The government will develop a new strategy to teach English to speakers of other languages (ESOL), which is aimed at improving integration.
The proposal is outlined in the Integrated Communities Strategy green paper, published this morning by the Ministry of Housing, Communities and Local Government.
“To boost English language skills – which are fundamental to being able to take advantage of the opportunities of living in modern Britain such as getting a job, mixing with people and playing a full part in community life – we will propose developing a new strategy for English language in England,” it said.
Sue Pember, director of policy at Holex, which has been calling for a national ESOL strategy since 2016, said she was “very pleased” the government had “finally listened”.
“We are delighted that they have recognised and want to build on our work to develop a new community-based English language programme, and support for local authorities to improve the provision of English language tuition for those who need it most,” she said.
The green paper follows the Casey Review, commissioned by former prime minister David Cameron and published in December 2016, which concluded that good English skills are “fundamental” to improving immigrants’ opportunities, but warned funding for ESOL courses had been heavily cut.
Its author Dame Louise Casey urged the government to carry out a national review of the provisions it makes for non-native English speakers, ensuring that “sufficient funding” is available.

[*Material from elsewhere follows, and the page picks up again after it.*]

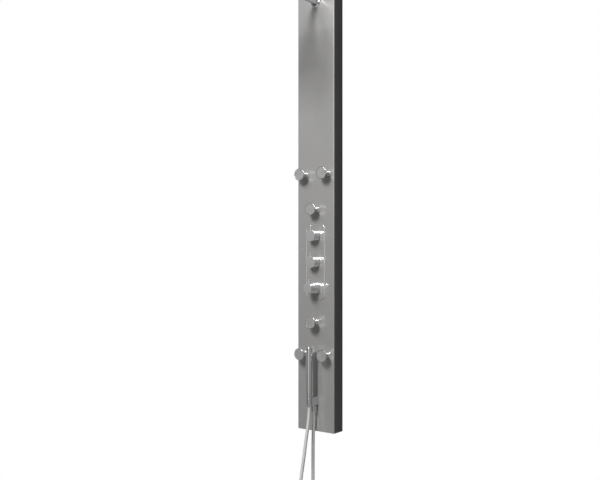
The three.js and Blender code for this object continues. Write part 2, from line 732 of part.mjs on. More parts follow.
place(face, "valve_cover", coverPlate(), satin);
place(face, "mixer_block", mixerBlock(), brass);
for (const [name, z] of VALVES) {
  const tapered = name === "lower";
  const frontRadius = tapered ? TAPER_KNOB_FRONT_RADIUS : KNOB_RADIUS;
  const backRadius = tapered ? TAPER_KNOB_BASE_RADIUS : KNOB_RADIUS;
  const length = tapered ? TAPER_KNOB_LENGTH : KNOB_LENGTH;
  const leverOut = KNOB_BACK + length - (tapered ? TAPER_LEVER_FROM_FRONT : LEVER_FROM_FRONT);
  const spindle = rod(SPINDLE_RADIUS, -CARTRIDGE_TAIL + CARTRIDGE_FLOOR + FIT, SPINDLE_TIP);
  place(face, `cartridge_${name}`, turnedOut(cartridge(), 16), brass, 0, 0, z);
  place(face, `spindle_${name}`, turnedOut(spindle, 12), brass, 0, 0, z);
  place(face, `knob_${name}`, knob(backRadius, frontRadius, length, leverOut), chrome, 0, 0, z);
  place(face, `lever_${name}`, lever(frontRadius), chrome, 0, -leverOut, z);
}

// ---- Hand shower ----
const CONE_TOP_RADIUS = STICK_RADIUS - HOLDER_WALL - FIT;
const CONE_BOTTOM_RADIUS = CONE_TOP_RADIUS - CONE_TAPER;
const STICK_BOTTOM = HOLDER_TOP_HEIGHT + FIT;

// The holder: an arm with a ring for the hose cone, a stem through the panel, and the hose outlet below.
function holder() {
  const ringSeat = [
    [0, HOLDER_BOTTOM_HEIGHT - OVERRUN],
    [CONE_BOTTOM_RADIUS + FIT, HOLDER_BOTTOM_HEIGHT - OVERRUN],
    [CONE_BOTTOM_RADIUS + FIT, HOLDER_BOTTOM_HEIGHT],
    [CONE_TOP_RADIUS + FIT, HOLDER_TOP_HEIGHT],
    [CONE_TOP_RADIUS + FIT, HOLDER_TOP_HEIGHT + OVERRUN],
    [0, HOLDER_TOP_HEIGHT + OVERRUN],
  ];
  const arm = [-STICK_RADIUS, STICK_RADIUS, -STICK_OUT, -FIT, HOLDER_BOTTOM_HEIGHT, HOLDER_TOP_HEIGHT];
  const spigot = rod(
    OUTLET_SPIGOT_RADIUS,
    HOLDER_BOTTOM_HEIGHT - OUTLET_SPIGOT_LENGTH,
    HOLDER_BOTTOM_HEIGHT + OVERRUN,
  );
  return shaped(
    [
      box(...arm),
      turned(rod(STICK_RADIUS, HOLDER_BOTTOM_HEIGHT, HOLDER_TOP_HEIGHT), 24).translate(0, -STICK_OUT, 0),
      turnedOut(rod(HOLDER_STEM_RADIUS, -STEM_TAIL, OVERRUN), 16).translate(0, 0, HOLDER_STEM_HEIGHT),
      turned(spigot, 16).translate(0, -OUTLET_OUT, 0),
    ],
    [turned(ringSeat, 20).translate(0, -STICK_OUT, 0)],
  );
}

// A round bar with a spigot below, and a pocket for the spray insert on the side towards the panel.
function handShower() {
  const top = STICK_BOTTOM + STICK_LENGTH;
  const stick = [
    [0, STICK_BOTTOM - SPIGOT_LENGTH],
    [SPIGOT_RADIUS, STICK_BOTTOM - SPIGOT_LENGTH],
    [SPIGOT_RADIUS, STICK_BOTTOM],
    [STICK_RADIUS, STICK_BOTTOM],
    [STICK_RADIUS, top - STICK_END_ROUND],
    [STICK_RADIUS - STICK_END_ROUND * 0.3, top - STICK_END_ROUND * 0.3],
    [STICK_RADIUS - STICK_END_ROUND, top],
    [0, top],
  ];
  return shaped([turned(stick, 24)], [insertBlank(FIT)]);
}

// The spray insert's outline through the bar, grown by a clearance.
function insertBlank(clearance) {
  const radius = INSERT_WIDTH / 2 + clearance;
  const top = STICK_BOTTOM + STICK_LENGTH - INSERT_BELOW_TOP - INSERT_WIDTH / 2;
  const bottom = top - INSERT_LENGTH + INSERT_WIDTH;
  const shape = new THREE.Shape();
  shape.absarc(0, top, radius, 0, Math.PI, false);
  shape.absarc(0, bottom, radius, Math.PI, 2 * Math.PI, false);
  const seat = STICK_RADIUS - INSERT_DEPTH - clearance;
  return plateOut(shape, -STICK_RADIUS - OVERRUN, -seat, 8);
}

function sprayInsert() {
  const bar = solid(turned(rod(STICK_RADIUS, 0, STICK_BOTTOM + STICK_LENGTH), 24));
  return facets(solid(insertBlank(0)).intersect(bar));
}

function hoseCone() {
  const bottom = HOLDER_BOTTOM_HEIGHT - CONE_STANDS_BELOW;
  const bore = HOSE_RADIUS + FIT;
  const thread = SPIGOT_RADIUS + FIT;
  const hoseEnd = bottom + CONE_HOSE_DEPTH;
  const threadEnd = STICK_BOTTOM - SPIGOT_LENGTH - FIT;
  return ring([
    [bore, bottom],
    [CONE_BOTTOM_RADIUS, bottom],
    [CONE_BOTTOM_RADIUS, HOLDER_BOTTOM_HEIGHT],
    [CONE_TOP_RADIUS, HOLDER_TOP_HEIGHT],
    [thread, HOLDER_TOP_HEIGHT],
    [thread, threadEnd],
    [WATERWAY_RADIUS, threadEnd],
    [WATERWAY_RADIUS, hoseEnd],
    [bore, hoseEnd],
  ]);
}

function outletNut() {
  const top = HOLDER_BOTTOM_HEIGHT - OUTLET_NUT_DROP;
  const bottom = top - OUTLET_NUT_LENGTH;
  const spigotEnd = HOLDER_BOTTOM_HEIGHT - OUTLET_SPIGOT_LENGTH - FIT;
  return ring([
    [HOSE_RADIUS + FIT, bottom],
    [OUTLET_NUT_RADIUS - OUTLET_NUT_CHAMFER, bottom],
    [OUTLET_NUT_RADIUS, bottom + OUTLET_NUT_CHAMFER],
    [OUTLET_NUT_RADIUS, top - OUTLET_NUT_CHAMFER],
    [OUTLET_NUT_RADIUS - OUTLET_NUT_CHAMFER, top],
    [OUTLET_SPIGOT_RADIUS + FIT, top],
    [OUTLET_SPIGOT_RADIUS + FIT, spigotEnd],
    [HOSE_RADIUS + FIT, spigotEnd],
  ]);
}

function hose() {
  const path = new THREE.CatmullRomCurve3(
    HOSE_ROUTE.map(([out, height]) => new THREE.Vector3(0, -out, height)),
  );
  return new THREE.ExtrudeGeometry(roundSection(HOSE_RADIUS, HOSE_SIDES), {
    steps: HOSE_STEPS,
    extrudePath: path,
  });
}

place(face, "holder", holder(), chrome);
place(face, "hand_shower", handShower(), chrome, 0, -STICK_OUT, 0);
place(face, "hand_shower_insert", sprayInsert(), sprayFace, 0, -STICK_OUT, 0);
place(face, "hose_cone", turned(hoseCone(), 20), chrome, 0, -STICK_OUT, 0);
place(face, "outlet_nut", turned(outletNut(), 16), chrome, 0, -OUTLET_OUT, 0);
place(face, "hose", hose(), braid);

// ---- Pipes ----

// A pipe up or down from the mixer that feeds one jet on the way and a pair of jets at its end.
function jetPipe(start, centreHeight, pairHeight) {
  const half = JET_SPACING / 2;
  const boss = (x, z) => pipe([x, -PIPE_OUT, z], [x, -PIPE_OUT - BOSS_LENGTH, z], BOSS_RADIUS);
  return shaped([
    pipe([0, -PIPE_OUT, start], [0, -PIPE_OUT, pairHeight], JET_PIPE_RADIUS),
    pipe([-half, -PIPE_OUT, pairHeight], [half, -PIPE_OUT, pairHeight], JET_PIPE_RADIUS),
    boss(0, centreHeight),
    boss(-half, pairHeight),
    boss(half, pairHeight),
  ]);
}

// The rain shower's feed: up behind the jet pipe, then in to the arm's socket.
function riserPipe() {
  const end = ARM_HEIGHT - SOCKET_RADIUS - FIT;
  const corners = [
    [FEED_OFFSET, -FEED_OUT, MIXER_TOP + FIT],
    [FEED_OFFSET, -FEED_OUT, end - 2 * FEED_SHIFT],
    [0, -PIPE_OUT, end - FEED_SHIFT],
    [0, -PIPE_OUT, end],
  ];
  return bentPipe(corners, FEED_RADIUS, FEED_BEND);
}

// The hose's feed: down behind the jet pipe, then in and out to the holder's stem.
function hoseFeed() {
  const corners = [
    [-FEED_OFFSET, -FEED_OUT, MIXER_BOTTOM - FIT],
    [-FEED_OFFSET, -FEED_OUT, HOLDER_STEM_HEIGHT + 2 * FEED_SHIFT],
    [0, -PIPE_OUT, HOLDER_STEM_HEIGHT + FEED_SHIFT],
    [0, -PIPE_OUT, HOLDER_STEM_HEIGHT],
    [0, STEM_TAIL + FIT, HOLDER_STEM_HEIGHT],
  ];
  return bentPipe(corners, FEED_RADIUS, FEED_BEND);
}

// A supply inlet: out of the mixer's side and back to the wall, where a six-sided union ends it.
function inlet(side) {
  const wall = PANEL_DEPTH - WALL_GAP;
  const x = side * INLET_OFFSET;
  const corners = [
    [side * (MIXER_WIDTH / 2 + FIT), -PIPE_OUT, INLET_HEIGHT],
    [x, -PIPE_OUT, INLET_HEIGHT],
    [x, wall - UNION_LENGTH / 2, INLET_HEIGHT],
  ];
  const union = pipe([x, wall - UNION_LENGTH, INLET_HEIGHT], [x, wall, INLET_HEIGHT], UNION_RADIUS, 6);
  return shaped([bentPipe(corners, INLET_RADIUS, INLET_BEND), union]);
}

place(face, "upper_jet_pipe", jetPipe(MIXER_TOP + FIT, UPPER_CENTRE_HEIGHT, UPPER_PAIR_HEIGHT), copper);
place(face, "lower_jet_pipe", jetPipe(MIXER_BOTTOM - FIT, LOWER_CENTRE_HEIGHT, LOWER_PAIR_HEIGHT), copper);
place(face, "riser_pipe", riserPipe(), copper);
place(face, "hose_feed_pipe", hoseFeed(), copper);
place(face, "hot_inlet", inlet(-1), brass);
place(face, "cold_inlet", inlet(1), brass);

const showerColumn = new THREE.Group();
showerColumn.add(column);
export default showerColumn;
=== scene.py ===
"""Dresses a wall shower column in Blender: a tall steel tray with an overhead rain shower, body jets, valves and a
hand shower on a hose. Metres. X runs to the right as seen from the front, Y runs into the wall, Z is up."""
import bpy
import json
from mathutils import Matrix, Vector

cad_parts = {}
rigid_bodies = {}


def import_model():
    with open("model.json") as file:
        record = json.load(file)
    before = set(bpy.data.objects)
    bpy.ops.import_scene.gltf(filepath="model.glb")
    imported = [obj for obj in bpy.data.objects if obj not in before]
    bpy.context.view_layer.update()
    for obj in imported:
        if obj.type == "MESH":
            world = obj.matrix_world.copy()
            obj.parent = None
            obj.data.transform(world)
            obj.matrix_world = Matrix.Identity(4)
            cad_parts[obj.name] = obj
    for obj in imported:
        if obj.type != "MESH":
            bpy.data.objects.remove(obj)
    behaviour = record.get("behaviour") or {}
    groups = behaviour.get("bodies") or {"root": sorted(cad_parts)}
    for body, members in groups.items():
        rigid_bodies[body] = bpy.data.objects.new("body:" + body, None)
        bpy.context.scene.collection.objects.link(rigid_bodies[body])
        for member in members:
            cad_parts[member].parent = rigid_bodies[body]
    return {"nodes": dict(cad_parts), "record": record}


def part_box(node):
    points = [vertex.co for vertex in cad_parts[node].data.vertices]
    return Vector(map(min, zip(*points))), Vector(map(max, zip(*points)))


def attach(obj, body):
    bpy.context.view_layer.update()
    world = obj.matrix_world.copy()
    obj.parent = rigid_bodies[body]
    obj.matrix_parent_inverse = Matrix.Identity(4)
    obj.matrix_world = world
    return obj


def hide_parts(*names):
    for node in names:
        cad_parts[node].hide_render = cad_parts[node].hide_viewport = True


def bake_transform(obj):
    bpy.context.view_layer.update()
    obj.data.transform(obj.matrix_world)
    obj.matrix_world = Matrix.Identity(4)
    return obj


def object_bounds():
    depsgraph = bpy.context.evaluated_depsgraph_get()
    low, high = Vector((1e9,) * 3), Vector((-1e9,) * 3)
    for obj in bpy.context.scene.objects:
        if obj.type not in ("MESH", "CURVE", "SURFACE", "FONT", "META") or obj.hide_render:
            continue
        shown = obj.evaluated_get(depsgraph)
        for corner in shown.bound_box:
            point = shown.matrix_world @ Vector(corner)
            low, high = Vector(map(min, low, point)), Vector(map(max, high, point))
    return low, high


for leftover in list(bpy.data.objects):
    bpy.data.objects.remove(leftover, do_unlink=True)
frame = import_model()
CAD_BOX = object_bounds()

import json
import math

import bmesh
import numpy as np
from mathutils import Vector

bl_info = {
    "name": "Shower Column",
    "version": (1, 0, 0),
    "blender": (4, 5, 0),
    "location": "View3D > Sidebar > Shower",
    "description": "Dresses a wall shower column piece by piece",
    "category": "Object",
}

MM = 0.001
OUT = np.array([0.0, -1.0, 0.0])  # away from the wall
UP = np.array([0.0, 0.0, 1.0])
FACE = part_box("panel_shell")[0].y  # the panel's front
BODY_OF = {node: body for body, nodes in frame["record"]["behaviour"]["bodies"].items() for node in nodes}
JETS = ("upper_left", "upper_right", "upper_centre", "lower_centre", "lower_left", "lower_right")
VALVES = ("upper", "middle", "lower")

# The hose's route from the outlet to the hand shower, in metres: how far out from the panel's face it lies, and how
# high above the panel's lower edge.
HOSE_ROUTE = (
    (0.0114, 0.0797), (0.0118, 0.050), (0.0136, 0.020), (0.0156, -0.025), (0.0164, -0.085), (0.0165, -0.160),
    (0.0165, -0.240), (0.0162, -0.320), (0.016, -0.384), (0.0196, -0.4022), (0.0299, -0.4176), (0.0453, -0.4279),
    (0.0635, -0.4315), (0.0817, -0.4279), (0.0971, -0.4176), (0.1074, -0.4022), (0.111, -0.384), (0.1095, -0.331),
    (0.1055, -0.281), (0.0995, -0.231), (0.0915, -0.181), (0.0815, -0.131), (0.0685, -0.076), (0.057, -0.024),
    (0.0483, 0.012), (0.042, 0.044), (0.0386, 0.064), (0.037, 0.084), (0.037, 0.1037),
)
HOSE_DIAMETER = 0.011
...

Poor English language skills were found to result in lower wages and less community integration.
Despite this, she noted that funding for ESOL courses has been slashed by 50 per cent between 2008 and 2015.
The report also identified “a significant gap in funding for pre-entry and entry-level English language courses”.
Other initiatives outlined in the green paper include a “new community-based English language programme” and plans for a “new network of conversation clubs”.
Another idea is for more “support for local authorities to improve the provision of English language tuition for those who need it most”.
Five areas have also been chosen to pilot a new localised approach to integration, which will involve developing local strategies to target the challenges specific to them.
The proposals are backed with £50 million of government cash over two years, which includes funding for councils to “develop new infrastructure to improve the offer for English language learners”.
This could include “additional classes to help people in the early stages of learning English”.
But it’s not clear how much – if any – money will go towards the proposed new language strategy.
“To create clearer pathways for learners, improve outcomes and secure better value for the taxpayer by making best use of existing funding, we propose developing a new strategy for English language in England,” the document said.
It promised the government would “involve research and engagement with the sector” to “review and improve our strategic approach to English language provision to better support local decision makers”.
770,000 people in England over the age of 16 “say they cannot speak English well or at all”, and women are “disproportionately affected”.
In his foreword, the communities secretary Sajid Javid referred to his own childhood experiences of having to translate for his mother, who could not speak English even after 10 years in this country.
“For me, it was an early introduction to the way in which issues such as language skills create barriers to integration – and the very real impact that has on individuals,” he said.